É grave, porque faz parte do processo de corrosão (do arcabouço). É mais uma medida nesse processo. Já teve a reinterpretação do limite de contigenciamento (bloqueio preventivo de despesas), que era para ser R$ 50 bilhões e o governo releu como se o gasto tivesse que crescer 0,6% ao ano (piso para variação da despesa, estabelecido no arcabouço, que levaria a um contingenciamento máximo de cerca de R$ 26 bilhões). Já teve a retirada do teto das novas despesas do fundo da bolsa voltada ao ensino médio; e a retirada de R$ 5 bilhões de recursos (da meta) para cobrir déficit de empresas estatais. Agora, tem todo esse movimento de mudança da meta para não ter de cumprir as condicionalidades que são impostas quando ela é rompida. Ou seja, é um processo gradual de deterioração da regra, que demonstra claramente que o governo não está propenso a cumpri-la. E pode anotar que a próxima medida que virá será para flexibilizar o limite máximo de 2,5%, seja tirando algumas despesas desse limite, seja aumentando esse porcentual.
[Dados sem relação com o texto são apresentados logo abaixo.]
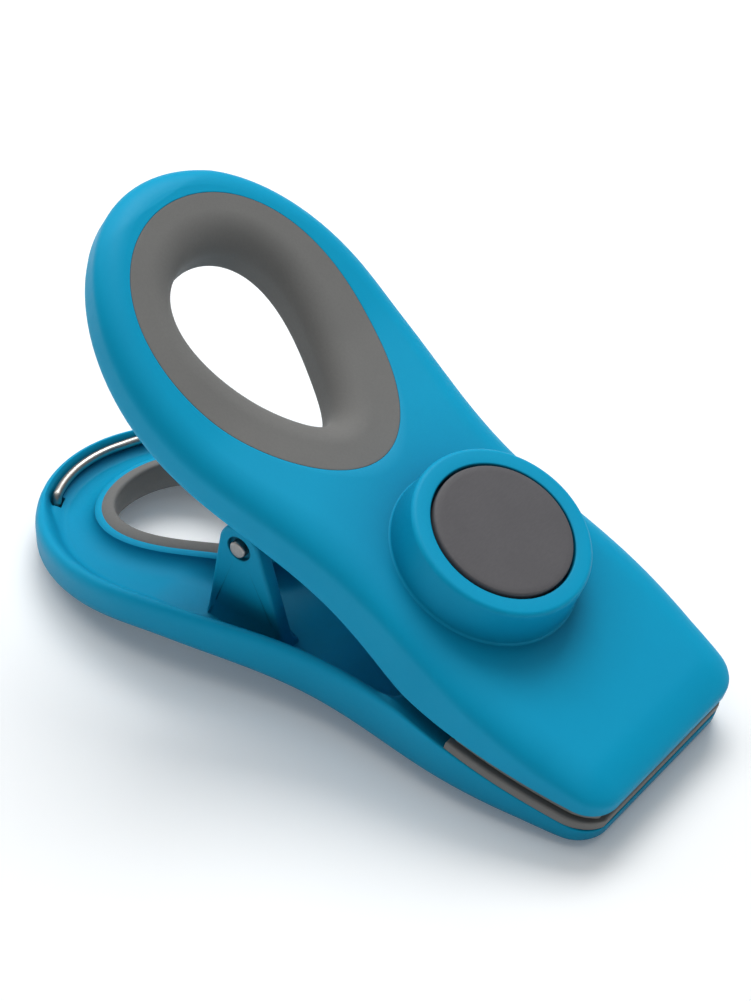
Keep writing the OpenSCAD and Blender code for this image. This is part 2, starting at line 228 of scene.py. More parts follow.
@dataclass(frozen=True)
class ClipForm:
    """Outline, profile and place of the two halves. Lengths are in millimetres and angles in degrees."""

    half_len: float
    handle_w: float
    pin_x: float
    pin_z: float
    tail_len: float = 28.0
    waist_w: float = 37.2
    waist_d: float = 42.0
    jaw_w: float = 39.6
    jaw_d: float = 21.5
    nose_w: float = 33.6
    corner_r: float = 5.0
    nose_h: float = 4.7
    close_angle: float = 15.3
    arch_h: float = 4.6
    bend_d: float = 69.8
    arch_blend: float = 0.9
    foot: float = 4.0
    wall_h: float = 6.9
    wall_rise: float = 0.068
    skin_t: float = 3.0
    handle_floor: float = 5.2
    pad_t: float = 1.4
    pad_gap: float = 0.08
    pad_len: float = 23.0
    around: int = 540

    @classmethod
    def from_frame(cls) -> "ClipForm":
        """The form, with its length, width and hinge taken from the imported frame."""
        low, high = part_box("lower_shell")
        pin_low, pin_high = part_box("hinge_pin")
        nose_h, close_angle = 4.7, 15.3
        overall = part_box("upper_shell")[1].x - low.x
        half_len = overall / MM - 2.0 * nose_h * math.sin(math.radians(close_angle))
        origin_d = (half_len - 2.0 * nose_h * math.sin(math.radians(close_angle))) / 2.0
        pin_x, pin_z = ((pin_low[k] + pin_high[k]) / 2.0 / MM for k in (0, 2))
        return cls(half_len=half_len, handle_w=(high.y - low.y) / MM, pin_x=pin_x - origin_d, pin_z=pin_z)

    @property
    def lean(self) -> float:
        """The closing angle in radians."""
        return math.radians(self.close_angle)

    @property
    def nose_d(self) -> float:
        """Where the closing plane leaves the nose, as a distance behind the nose's foot."""
        return -self.nose_h * math.sin(self.lean)

    @property
    def nose_z(self) -> float:
        """Height at which the closing plane leaves the nose."""
        return self.nose_h * math.cos(self.lean)

    @property
    def origin_d(self) -> float:
        """Distance of the part's origin behind the nose's foot."""
        return (self.half_len + 2.0 * self.nose_d) / 2.0

    @property
    def handle_d(self) -> float:
        """Distance of the widest part of the handle behind the nose."""
        return self.half_len - self.tail_len

    def side_w(self, d: Array) -> Array:
        """Half width behind the nose: a quarter sine, two half cosines and an ellipse, end to end."""
        d = np.asarray(d, float)

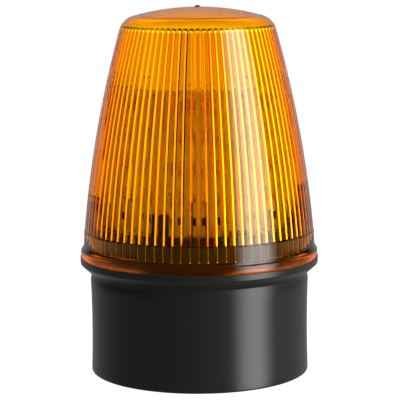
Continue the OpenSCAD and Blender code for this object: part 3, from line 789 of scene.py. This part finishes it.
# %% [markdown]
# The boards are glass-fibre laminate under a lacquer that keeps the solder
# off. The lacquer is fairly glossy, and the weave of the glass makes it a
# little uneven. The main board is green. The boards of the tower are white,
# which sends the light of the LEDs out and gives the cap its pale core.

# %% Boards
finishes["green_board"] = grained("green_board_lacquer", "#1E5A33", roughness=0.35,
                                  grain_mm=0.8, depth_mm=0.004)
finishes["white_board"] = grained("white_board_lacquer", "#E9E6DC", roughness=0.4,
                                  grain_mm=0.8, depth_mm=0.004)
print("with the boards:", len(finishes), "finishes")

# %% [markdown]
# Three metals show as small sparks: zinc-plated screws, cool and bright,
# nickel-plated brass clamps, slightly warm, and the copper wire of the choke,
# whose enamel makes it orange and glossy. They all keep the default index.

# %% Metals
finishes["zinc_steel"] = grained("zinc_plated_steel", "#C9CBCC", roughness=0.3,
                                 grain_mm=0.3, depth_mm=0.004, metal=1.0)
finishes["nickel_brass"] = grained("nickel_plated_brass", "#D8D2B8", roughness=0.3,
                                   grain_mm=0.3, depth_mm=0.004, metal=1.0)
finishes["copper_wire"] = grained("enamelled_copper", "#B5652B", roughness=0.3,
                                  grain_mm=0.2, depth_mm=0.004, metal=1.0)
print("with the metals:", len(finishes), "finishes")

# %% [markdown]
# The rest are the coats of the circuit parts. The terminal block is moulded
# nylon, a dull black. The capacitors wear a shrunk sleeve, smooth and a little
# blue. The core of the choke is sintered ferrite, grey as a stone. The
# varistor is dipped in blue epoxy, with a rounded wet look. The fuse has a
# brown moulded cap. Chips are moulded in black epoxy, matt from the tool, and
# the resistors are glazed black.

# %% Coats of the circuit parts
finishes["black_nylon"] = grained("moulded_nylon", "#161616", roughness=0.5, grain_mm=0.4, depth_mm=0.01)
finishes["capacitor_sleeve"] = grained("shrunk_sleeve", "#1B1B26", roughness=0.35,
                                       grain_mm=0.5, depth_mm=0.004)
finishes["ferrite"] = grained("sintered_ferrite", "#2E2E30", roughness=0.6, grain_mm=0.4, depth_mm=0.01)
finishes["varistor_coat"] = grained("dipped_blue_epoxy", "#1C4F8F", roughness=0.35,
                                    grain_mm=0.5, depth_mm=0.01)
finishes["fuse_cap"] = grained("moulded_brown_plastic", "#5A2A18", roughness=0.4,
                               grain_mm=0.5, depth_mm=0.004)
finishes["black_epoxy"] = grained("moulded_black_epoxy", "#121212", roughness=0.5,
                                  grain_mm=0.4, depth_mm=0.006)
finishes["resistor_body"] = grained("glazed_resistor", "#151515", roughness=0.4,
                                    grain_mm=0.4, depth_mm=0.006)
print("with the coats:", len(finishes), "finishes")

# %% Dress the small solids
dressed = ["lens", "base"] + led_nodes
for name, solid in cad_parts.items():
    if name in dressed:
        continue
    for slot in solid.material_slots:
        slot.material = finishes[slot.material.name]
print("solids with a finish of their own:", len(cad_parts) - len(dressed))

# %% [markdown]
# ## Last step

# %% Finish
print("beacon dressed")
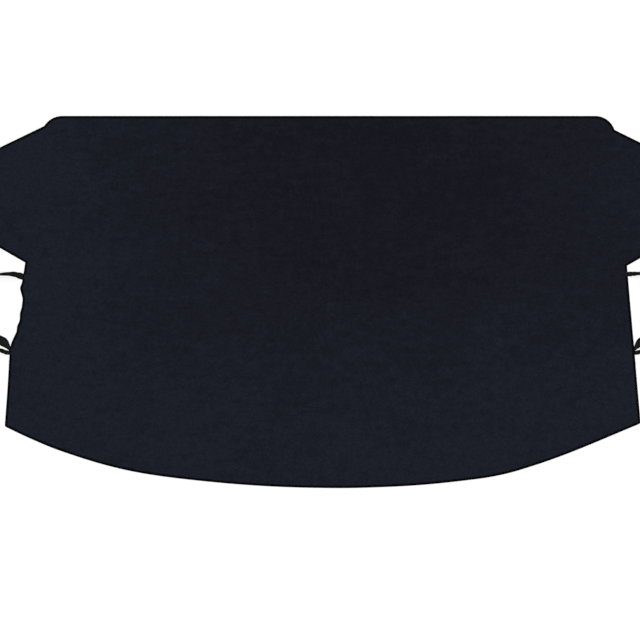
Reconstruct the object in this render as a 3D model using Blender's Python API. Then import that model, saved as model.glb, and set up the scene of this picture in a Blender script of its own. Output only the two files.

Pode anotar que a próxima medida que virá será para flexibilizar o limite máximo de 2,5%, seja tirando algumas despesas desse limite, seja aumentando esse porcentual.
Por quê?
Porque a despesa está crescendo muito mais do que 2,5% ao ano em termos reais. Vai chegar uma hora que não vão conseguir… E que o problema não será só a meta de primário; será também o limite de crescimento dos gastos.
Olhando em retrospecto, as primeiras mudanças no teto de gastos demoraram cerca de três anos. No caso do arcabouço, foram quase imediatas, antes mesmo de a regra completar um ano…
Na época do teto, você tinha uma crise econômica grave, que deixou a classe política muito preocupada, a ponto de aceitar a imposição do teto. Você tinha que mudar o regime fiscal, estava com uma crise e a classe política aceitou essa imposição. Tanto é que não houve fragilização ou afrouxamento das regras em relação ao que foi proposto pelo Executivo. O Congresso, aliás, tornou até mais rígido durante a tramitação. A corrosão do teto começou a acontecer quando a economia tirou o nariz de dentro da água. Quando a gente saiu da recessão, acabou o senso de urgência entre os políticos e ai resolveram voltar ao business as usual. “Ah, vamos afrouxar aqui, vamos afrouxar ali”. E acabou como acabou.
A corrosão do teto começou a acontecer quando a economia tirou o nariz de dentro da água. Quando a gente saiu da recessão, acabou o senso de urgência entre os políticos.
E o arcabouço?
O arcabouço nasceu de forma diferente, num governo que decidiu, de largada, aumentar em 1,8% do PIB a despesa pública com a PEC da Transição. Na linha: ‘Vamos gastar e depois a gente dá um jeito’. Desde que foi lançado o arcabouço, eu já dizia que não ia parar de pé pelo seguinte: a despesa vai crescer muito forte, porque os benefícios previdenciários e assistenciais são indexados ao salário mínimo, que voltou a ser reajustado acima da inflação; porque reindexaram o piso de saúde e educação e as emendas parlamentares à receita; e porque há uma predisposição a gastar. E, além disso, porque há uma fragilidade do governo frente ao Congresso, que não consegue barrar esse aumento avassalador de emendas parlamentares.
E, hoje, o cenário econômico também é diferente do observado em 2016…
Exato. Hoje não se vive aquela crise econômica que vivia na época do teto, a qual mobilizou a classe política para aprovar a medida. Pelo contrário, há uma sensação de: “Ah, a economia está crescendo, o emprego está batendo recorde, está tudo bem, não tem que olhar para a questão fiscal”. Então, junta todos esses fatores, não tem nenhum freio para segurar a deterioração do arcabouço, que não seja a opinião pública, a crítica e o debate.